The “best fit” function for our data set can be defined as:

1
2
3

(define (best-fit slope intercept)
  (lambda (x)
    (* (exp intercept) (expt x slope))))

Finally, we can add our “best fit” line to the plot to see how it matches up:

(define renderers2
  (list
   (tick-grid)
   (function the-process #:color "orange" #:label "original function")
   (points (in-array observations) #:color "indianred" #:label "observations")
   (function (best-fit slope intercept) #:color "steelblue" #:label "best fit")))

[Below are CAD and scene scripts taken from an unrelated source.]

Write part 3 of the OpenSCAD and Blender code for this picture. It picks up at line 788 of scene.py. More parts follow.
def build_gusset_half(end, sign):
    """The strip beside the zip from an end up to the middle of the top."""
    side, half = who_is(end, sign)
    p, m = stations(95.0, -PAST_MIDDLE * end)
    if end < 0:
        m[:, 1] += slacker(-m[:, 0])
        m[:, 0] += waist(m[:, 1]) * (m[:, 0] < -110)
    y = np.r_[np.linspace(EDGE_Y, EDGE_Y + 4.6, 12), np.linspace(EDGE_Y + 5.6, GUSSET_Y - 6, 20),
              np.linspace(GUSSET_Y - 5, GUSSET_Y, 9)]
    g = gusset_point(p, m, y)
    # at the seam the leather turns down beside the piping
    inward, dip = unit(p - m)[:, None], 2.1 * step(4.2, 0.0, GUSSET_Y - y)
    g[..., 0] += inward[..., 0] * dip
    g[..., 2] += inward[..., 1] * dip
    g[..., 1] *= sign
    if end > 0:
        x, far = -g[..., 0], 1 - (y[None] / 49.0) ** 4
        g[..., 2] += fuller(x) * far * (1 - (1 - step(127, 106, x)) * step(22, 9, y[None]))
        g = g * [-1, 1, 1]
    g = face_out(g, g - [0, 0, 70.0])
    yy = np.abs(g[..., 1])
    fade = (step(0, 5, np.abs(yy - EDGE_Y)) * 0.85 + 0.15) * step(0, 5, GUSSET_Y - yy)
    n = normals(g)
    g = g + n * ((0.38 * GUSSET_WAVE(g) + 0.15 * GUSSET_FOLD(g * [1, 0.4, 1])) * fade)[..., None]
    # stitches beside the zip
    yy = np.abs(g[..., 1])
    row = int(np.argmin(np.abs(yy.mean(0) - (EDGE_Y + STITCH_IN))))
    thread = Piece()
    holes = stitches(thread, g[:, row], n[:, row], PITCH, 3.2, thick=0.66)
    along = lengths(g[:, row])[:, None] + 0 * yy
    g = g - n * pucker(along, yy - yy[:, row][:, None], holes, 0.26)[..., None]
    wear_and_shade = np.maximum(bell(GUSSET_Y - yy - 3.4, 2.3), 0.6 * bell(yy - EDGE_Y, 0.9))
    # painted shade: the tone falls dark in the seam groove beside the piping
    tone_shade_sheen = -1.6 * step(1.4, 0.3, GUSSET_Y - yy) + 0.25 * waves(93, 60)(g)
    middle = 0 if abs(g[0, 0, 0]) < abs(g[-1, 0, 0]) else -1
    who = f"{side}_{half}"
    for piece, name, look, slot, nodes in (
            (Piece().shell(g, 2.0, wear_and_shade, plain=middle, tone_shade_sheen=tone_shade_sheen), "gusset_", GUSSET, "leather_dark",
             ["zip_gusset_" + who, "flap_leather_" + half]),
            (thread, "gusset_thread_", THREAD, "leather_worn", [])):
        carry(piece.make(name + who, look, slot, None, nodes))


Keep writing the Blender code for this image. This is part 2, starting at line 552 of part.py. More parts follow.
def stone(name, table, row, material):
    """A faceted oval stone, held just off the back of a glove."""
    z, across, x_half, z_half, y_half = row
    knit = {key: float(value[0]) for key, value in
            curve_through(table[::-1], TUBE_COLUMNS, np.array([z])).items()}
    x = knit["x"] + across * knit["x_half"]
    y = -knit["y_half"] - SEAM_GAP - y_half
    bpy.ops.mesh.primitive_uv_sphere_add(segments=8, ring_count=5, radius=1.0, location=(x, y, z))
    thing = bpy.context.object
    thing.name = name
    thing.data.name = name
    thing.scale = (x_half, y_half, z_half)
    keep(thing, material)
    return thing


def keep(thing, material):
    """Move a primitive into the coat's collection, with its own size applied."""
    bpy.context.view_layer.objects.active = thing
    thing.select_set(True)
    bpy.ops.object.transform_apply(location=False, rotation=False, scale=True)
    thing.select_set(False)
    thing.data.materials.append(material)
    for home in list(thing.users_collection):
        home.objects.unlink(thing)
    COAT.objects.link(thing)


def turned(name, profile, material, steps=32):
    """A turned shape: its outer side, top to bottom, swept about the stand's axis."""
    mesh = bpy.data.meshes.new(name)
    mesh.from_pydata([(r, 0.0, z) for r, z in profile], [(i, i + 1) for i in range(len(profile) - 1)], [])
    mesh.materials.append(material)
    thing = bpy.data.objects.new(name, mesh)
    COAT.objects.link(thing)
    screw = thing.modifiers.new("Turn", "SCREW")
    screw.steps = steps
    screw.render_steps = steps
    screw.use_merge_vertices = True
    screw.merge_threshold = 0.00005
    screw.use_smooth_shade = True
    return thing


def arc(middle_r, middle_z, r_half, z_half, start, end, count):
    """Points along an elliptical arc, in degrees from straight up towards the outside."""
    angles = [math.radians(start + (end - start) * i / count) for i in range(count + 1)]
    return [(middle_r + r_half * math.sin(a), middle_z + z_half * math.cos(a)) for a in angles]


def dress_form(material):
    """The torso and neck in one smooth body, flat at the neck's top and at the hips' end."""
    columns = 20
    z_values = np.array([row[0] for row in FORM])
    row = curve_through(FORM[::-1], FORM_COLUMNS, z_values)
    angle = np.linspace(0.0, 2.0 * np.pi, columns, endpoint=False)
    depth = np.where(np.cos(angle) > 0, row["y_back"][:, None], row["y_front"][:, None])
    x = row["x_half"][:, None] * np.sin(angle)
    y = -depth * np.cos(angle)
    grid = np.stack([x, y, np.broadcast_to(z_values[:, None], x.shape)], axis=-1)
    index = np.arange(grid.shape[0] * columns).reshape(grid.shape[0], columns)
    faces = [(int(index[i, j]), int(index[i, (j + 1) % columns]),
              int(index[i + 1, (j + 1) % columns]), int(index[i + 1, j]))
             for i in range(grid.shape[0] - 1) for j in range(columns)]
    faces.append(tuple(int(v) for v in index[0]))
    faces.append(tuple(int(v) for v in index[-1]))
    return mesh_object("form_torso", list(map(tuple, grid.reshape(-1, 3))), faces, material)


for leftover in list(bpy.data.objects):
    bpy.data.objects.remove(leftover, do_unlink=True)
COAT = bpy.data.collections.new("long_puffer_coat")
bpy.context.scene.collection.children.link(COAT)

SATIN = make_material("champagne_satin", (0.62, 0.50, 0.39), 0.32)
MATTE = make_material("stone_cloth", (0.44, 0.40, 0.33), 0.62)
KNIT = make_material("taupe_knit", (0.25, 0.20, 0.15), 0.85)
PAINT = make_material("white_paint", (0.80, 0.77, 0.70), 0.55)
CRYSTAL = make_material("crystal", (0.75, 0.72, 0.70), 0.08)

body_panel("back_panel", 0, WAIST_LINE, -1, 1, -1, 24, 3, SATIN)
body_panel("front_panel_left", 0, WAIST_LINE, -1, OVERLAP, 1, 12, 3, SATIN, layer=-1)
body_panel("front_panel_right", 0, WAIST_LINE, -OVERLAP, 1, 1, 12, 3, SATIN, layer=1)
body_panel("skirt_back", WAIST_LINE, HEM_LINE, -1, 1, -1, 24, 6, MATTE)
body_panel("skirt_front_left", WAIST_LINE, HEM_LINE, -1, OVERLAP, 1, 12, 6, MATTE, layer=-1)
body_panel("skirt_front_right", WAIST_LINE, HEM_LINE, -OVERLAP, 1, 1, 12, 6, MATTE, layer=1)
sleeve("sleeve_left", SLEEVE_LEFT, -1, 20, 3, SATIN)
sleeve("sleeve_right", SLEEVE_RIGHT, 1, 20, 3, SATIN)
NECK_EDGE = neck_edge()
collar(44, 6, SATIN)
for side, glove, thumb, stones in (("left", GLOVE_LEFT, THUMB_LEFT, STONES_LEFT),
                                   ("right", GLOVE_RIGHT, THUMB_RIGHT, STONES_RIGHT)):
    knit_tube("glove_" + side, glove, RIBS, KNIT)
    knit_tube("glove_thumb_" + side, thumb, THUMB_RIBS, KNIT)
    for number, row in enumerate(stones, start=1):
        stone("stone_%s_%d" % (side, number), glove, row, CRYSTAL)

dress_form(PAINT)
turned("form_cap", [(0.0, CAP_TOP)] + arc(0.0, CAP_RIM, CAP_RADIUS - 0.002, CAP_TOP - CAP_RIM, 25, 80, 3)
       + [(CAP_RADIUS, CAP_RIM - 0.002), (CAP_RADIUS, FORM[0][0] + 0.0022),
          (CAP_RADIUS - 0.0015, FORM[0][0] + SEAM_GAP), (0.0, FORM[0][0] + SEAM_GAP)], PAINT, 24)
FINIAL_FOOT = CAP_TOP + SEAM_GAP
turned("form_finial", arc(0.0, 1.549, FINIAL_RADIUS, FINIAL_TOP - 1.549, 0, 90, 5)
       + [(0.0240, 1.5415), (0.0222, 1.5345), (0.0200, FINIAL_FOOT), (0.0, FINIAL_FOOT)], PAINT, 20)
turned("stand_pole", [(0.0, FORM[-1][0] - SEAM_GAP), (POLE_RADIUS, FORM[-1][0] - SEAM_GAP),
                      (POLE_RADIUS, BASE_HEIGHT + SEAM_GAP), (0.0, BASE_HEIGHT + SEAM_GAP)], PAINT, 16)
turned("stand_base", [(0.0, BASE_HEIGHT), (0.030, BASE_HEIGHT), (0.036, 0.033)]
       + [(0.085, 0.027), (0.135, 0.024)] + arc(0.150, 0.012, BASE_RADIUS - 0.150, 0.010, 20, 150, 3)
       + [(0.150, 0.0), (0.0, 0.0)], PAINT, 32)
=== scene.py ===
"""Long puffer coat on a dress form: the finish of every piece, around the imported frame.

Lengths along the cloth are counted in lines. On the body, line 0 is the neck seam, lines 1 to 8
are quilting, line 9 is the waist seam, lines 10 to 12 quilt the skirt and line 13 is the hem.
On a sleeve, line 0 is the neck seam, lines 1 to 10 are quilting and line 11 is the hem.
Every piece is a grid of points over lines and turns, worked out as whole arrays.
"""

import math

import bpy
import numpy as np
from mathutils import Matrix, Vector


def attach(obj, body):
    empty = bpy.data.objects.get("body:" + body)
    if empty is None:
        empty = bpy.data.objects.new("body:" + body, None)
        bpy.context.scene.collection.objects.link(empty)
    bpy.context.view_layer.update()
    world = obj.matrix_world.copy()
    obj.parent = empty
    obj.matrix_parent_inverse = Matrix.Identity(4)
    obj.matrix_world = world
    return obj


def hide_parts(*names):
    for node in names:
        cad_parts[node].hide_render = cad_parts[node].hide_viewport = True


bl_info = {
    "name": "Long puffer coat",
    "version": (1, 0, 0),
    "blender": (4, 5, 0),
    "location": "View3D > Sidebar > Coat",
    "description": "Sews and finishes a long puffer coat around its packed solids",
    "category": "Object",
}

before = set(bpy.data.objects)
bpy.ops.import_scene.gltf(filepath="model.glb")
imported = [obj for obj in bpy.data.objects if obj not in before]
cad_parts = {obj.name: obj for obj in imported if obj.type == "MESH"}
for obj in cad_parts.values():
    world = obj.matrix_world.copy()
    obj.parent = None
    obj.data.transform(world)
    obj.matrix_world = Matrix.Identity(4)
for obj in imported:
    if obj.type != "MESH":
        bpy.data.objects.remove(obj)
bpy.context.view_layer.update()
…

… and plot them in both linear and log-log grids:

(list
  (parameterize ([plot-title "Linear Grid"])
    (plot-pict renderers2))
  (parameterize ([plot-title "Log-Log Grid"]
                 [plot-x-transform log-transform]
                 [plot-y-transform log-transform])
    (plot-pict renderers2)))

A few notes if you try to run these examples yourself:

the values for the observations, and the slope and intercept for the best fit will be different every time you try to run the program. This is because the errors added to the ys array will be different every time the program is run.
the best fit parameters, slope and intercept, will be poor fit in the examples above, this is because we generate a small number of samples for our observations and the error is large. This is done so the plot is not overly cluttered, but it does produce poor regression results. Regression values can be improved by generating larger number of samples for the xs array, for example 100 samples seems to work well.

Final Thoughts

The math/array Racket library allows working with multi-dimensional arrays without having to work with iteration, either as a for loop or as a map operation. It is a common way of working in signal processing applications as supported by Matlab and Numpy, but it is not common to see arrays in Racket code, perhaps because Racket is not used for such applications. math/array is stil useful as a library, and enables some programming techniques that would be more cumbersome otherwise.